RECORD SET:
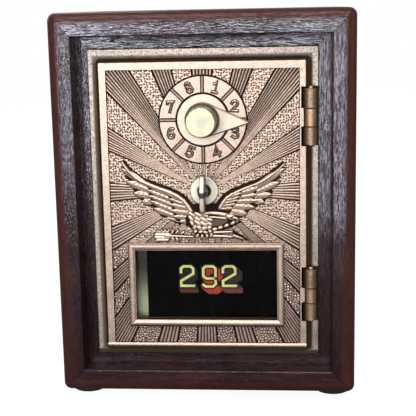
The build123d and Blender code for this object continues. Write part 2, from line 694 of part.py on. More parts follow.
def main():
    os.makedirs("parts", exist_ok=True)
    for name, board in case_boards().items():
        write(name, board)
    write("back_panel", back_panel())
    write("back_panel_screws", *[back_screw_at(x, up) for x, up in back_screw_places()])
    for name, place in foot_places().items():
        write(name, foot(*place))
    write("foot_screws", *[foot_screw(*place) for place in foot_places().values()])
    write("door_frame", frame_casting())
    write("frame_screws", *[frame_screw_at(*place) for place in frame_screw_places()])
    for name in hinges:
        write(f"hinge_pin_{name}", hinge_pin(name))

    write("door_casting", door_casting())
    write("window_glass", window_glass())
    write("number_plate", number_plate())
    write("glass_retainer", glass_retainer())
    write("retainer_screws", *small_screws("retainer_screws", retainer_back))
    write("lock_case", lock_case())
    write("lock_case_screws", *small_screws("lock_case_screws", lock_wall))
    write("bolt_guide", bolt_guide())
    write("bolt_guide_screws", *small_screws("bolt_guide_screws", guide_foot_thick))
    write("latch_escutcheon", escutcheon())

    write("dial_pointer", dial_pointer())
    write("dial_knob", dial_knob())
    write("dial_spindle", dial_spindle())
    run = spindle_radius + spindle_run
    drive_front, middle_front, back_front = wheel_fronts
    drive_back, middle_back = drive_front - wheel_thick, middle_front - wheel_thick
    first, second = fly_turns
    touch = math.degrees(2 * math.asin((fly_radius + spacer_gap / 2) / fly_ring))
    write("drive_wheel", combination_wheel(drive_front, spindle_radius) + fly_pin(drive_back, -1, first))
    write("middle_wheel", combination_wheel(middle_front, run)
          + fly_pin(middle_front, 1, first - touch) + fly_pin(middle_back, -1, second))
    write("back_wheel", combination_wheel(back_front, run) + fly_pin(back_front, 1, second - touch))
    write("wheel_spacer_front", spacer(drive_front))
    write("wheel_spacer_back", spacer(middle_front))
    write("dial_spindle_clip", spindle_clip(dial_up, clip_front))

    write("latch_handle", latch_handle())
    write("latch_spindle", latch_spindle())
    write("latch_cam", latch_cam())
    write("latch_drive_pin", drive_pin())
    write("latch_spindle_clip", spindle_clip(latch_up, latch_clip_front))
    write("latch_bolt", latch_bolt())


main()
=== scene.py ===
import json
import math
import bmesh
import bpy
import numpy as np
from mathutils import Matrix, Vector


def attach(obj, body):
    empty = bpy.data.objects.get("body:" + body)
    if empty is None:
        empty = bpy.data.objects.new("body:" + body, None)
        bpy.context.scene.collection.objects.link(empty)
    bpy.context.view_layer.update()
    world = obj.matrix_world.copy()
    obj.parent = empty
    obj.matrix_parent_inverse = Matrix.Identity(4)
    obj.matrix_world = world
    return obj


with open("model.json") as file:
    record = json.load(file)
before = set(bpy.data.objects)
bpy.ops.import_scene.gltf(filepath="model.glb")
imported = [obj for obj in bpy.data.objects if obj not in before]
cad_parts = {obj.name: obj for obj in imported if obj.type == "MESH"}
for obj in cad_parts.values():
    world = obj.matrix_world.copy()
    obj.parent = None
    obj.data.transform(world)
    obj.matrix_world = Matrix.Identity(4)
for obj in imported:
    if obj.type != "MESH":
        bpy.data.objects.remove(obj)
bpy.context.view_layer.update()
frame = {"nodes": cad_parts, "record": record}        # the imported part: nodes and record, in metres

mm = 0.001
frameFace = -43.4        # Y of the brass frame's face, in mm; "out" is the distance in front of it
frameMiddle = 81.55      # Z of the frame's middle; "up" is counted from it
white = (1.0, 1.0, 1.0, 1.0)


def place(x, out, up):
    return (x * mm, (frameFace - out) * mm, (frameMiddle + up) * mm)


def rgb(red, green, blue):      # a colour as it looks on screen, 0 to 255
    parts = [c / 255 for c in (red, green, blue)]
    return (*(c / 12.92 if c < 0.0404 else ((c + 0.055) / 1.055) ** 2.4 for c in parts), 1.0)


def meshObject(name, points, faces, smooth=None):
    mesh = bpy.data.meshes.new(name)
    mesh.from_pydata(points, [], faces)
    mesh.update()
    if smooth is not None:
        mesh.polygons.foreach_set("use_smooth", np.resize(smooth, len(mesh.polygons)))
    thing = bpy.data.objects.new(name, mesh)
    bpy.context.scene.collection.objects.link(thing)
    return thing


# small helpers for node trees; a value is a number or another node's socket
def wire(tree, sockets, values):        # a socket is linked, a plain value is set on the input itself
    for key, value in values.items():
        if isinstance(value, bpy.types.NodeSocket):
            tree.links.new(value, sockets[key])
        else:
            sockets[key].default_value = value


def addNode(tree, kind, inputs=None, **settings):
    node = tree.nodes.new(kind)
    for name, value in settings.items():
        setattr(node, name, value)
    wire(tree, node.inputs, inputs or {})
    return node


def calc(tree, operation, a, b=0.0, clamp=False):
    return addNode(tree, "ShaderNodeMath", {0: a, 1: b}, operation=operation, use_clamp=clamp).outputs[0]


def times(tree, first, *others):
    for other in others:
        first = calc(tree, "MULTIPLY", first, other)
    return first


def most(tree, first, *others):
    for other in others:
        first = calc(tree, "MAXIMUM", first, other)
    return first


def minus(tree, a, b):
    return calc(tree, "SUBTRACT", a, b)


def apart(tree, a, b):
    return calc(tree, "ABSOLUTE", minus(tree, a, b))


def past(tree, value, centre, half):        # how far outside a strip of this half width
    return minus(tree, apart(tree, value, centre), half)


def span(tree, dx, dz):
    return calc(tree, "SQRT", calc(tree, "ADD", times(tree, dx, dx), times(tree, dz, dz)))


def ramp(tree, value, low, high, atLow=0.0, atHigh=1.0):
    return addNode(tree, "ShaderNodeMapRange", {0: value, 1: low, 2: high, 3: atLow, 4: atHigh},
                   interpolation_type="SMOOTHSTEP").outputs[0]


def mixColor(tree, factor, a, b, blend="MIX"):
    return addNode(tree, "ShaderNodeMix", {0: factor, 6: a, 7: b}, data_type="RGBA",
                   blend_type=blend).outputs[2]


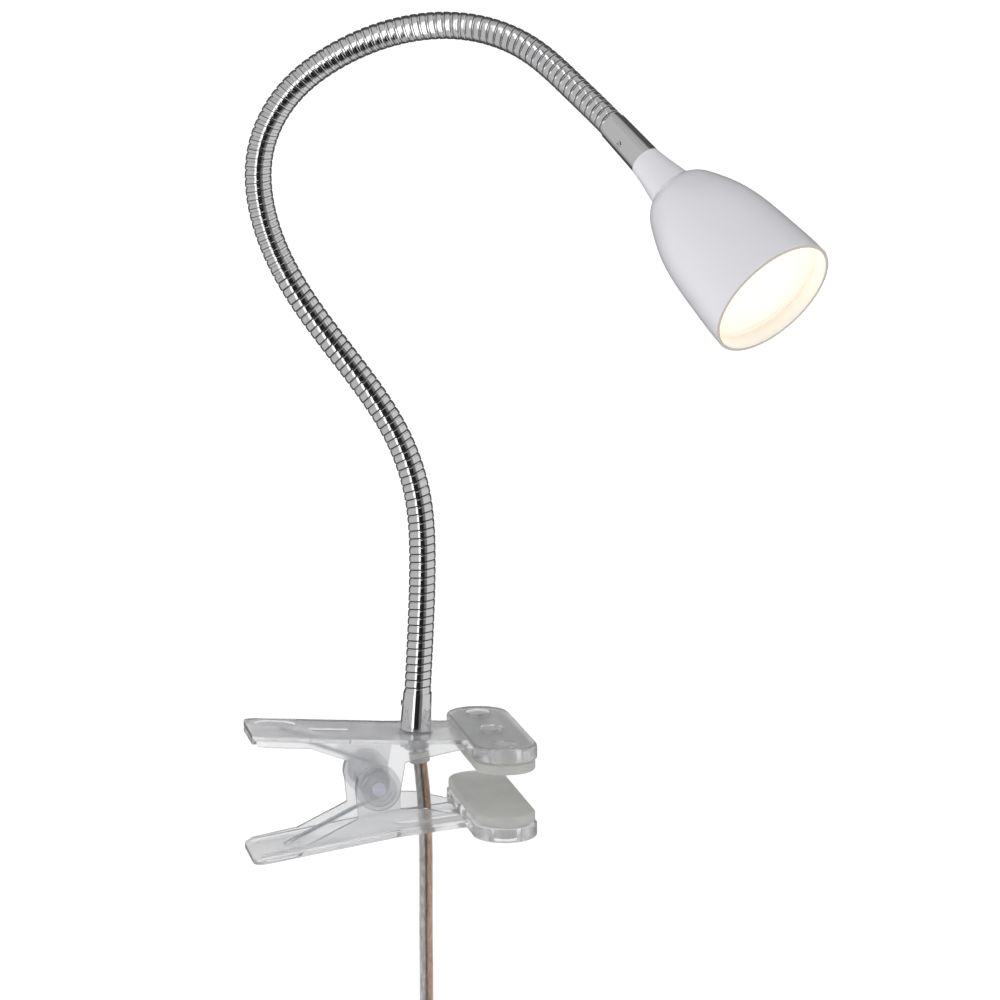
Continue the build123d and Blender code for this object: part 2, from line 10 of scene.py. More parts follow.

TASK INSTRUCTIONS:
Return exactly, and only, the lines from the one containing "touch = math.degrees(2" down to the one containing "record, in metres", with both of those lines included.

FULL OUTPUT:
    touch = math.degrees(2 * math.asin((fly_radius + spacer_gap / 2) / fly_ring))
    write("drive_wheel", combination_wheel(drive_front, spindle_radius) + fly_pin(drive_back, -1, first))
    write("middle_wheel", combination_wheel(middle_front, run)
          + fly_pin(middle_front, 1, first - touch) + fly_pin(middle_back, -1, second))
    write("back_wheel", combination_wheel(back_front, run) + fly_pin(back_front, 1, second - touch))
    write("wheel_spacer_front", spacer(drive_front))
    write("wheel_spacer_back", spacer(middle_front))
    write("dial_spindle_clip", spindle_clip(dial_up, clip_front))

    write("latch_handle", latch_handle())
    write("latch_spindle", latch_spindle())
    write("latch_cam", latch_cam())
    write("latch_drive_pin", drive_pin())
    write("latch_spindle_clip", spindle_clip(latch_up, latch_clip_front))
    write("latch_bolt", latch_bolt())


main()
=== scene.py ===
import json
import math
import bmesh
import bpy
import numpy as np
from mathutils import Matrix, Vector


def attach(obj, body):
    empty = bpy.data.objects.get("body:" + body)
    if empty is None:
        empty = bpy.data.objects.new("body:" + body, None)
        bpy.context.scene.collection.objects.link(empty)
    bpy.context.view_layer.update()
    world = obj.matrix_world.copy()
    obj.parent = empty
    obj.matrix_parent_inverse = Matrix.Identity(4)
    obj.matrix_world = world
    return obj


with open("model.json") as file:
    record = json.load(file)
before = set(bpy.data.objects)
bpy.ops.import_scene.gltf(filepath="model.glb")
imported = [obj for obj in bpy.data.objects if obj not in before]
cad_parts = {obj.name: obj for obj in imported if obj.type == "MESH"}
for obj in cad_parts.values():
    world = obj.matrix_world.copy()
    obj.parent = None
    obj.data.transform(world)
    obj.matrix_world = Matrix.Identity(4)
for obj in imported:
    if obj.type != "MESH":
        bpy.data.objects.remove(obj)
bpy.context.view_layer.update()
frame = {"nodes": cad_parts, "record": record}        # the imported part: nodes and record, in metres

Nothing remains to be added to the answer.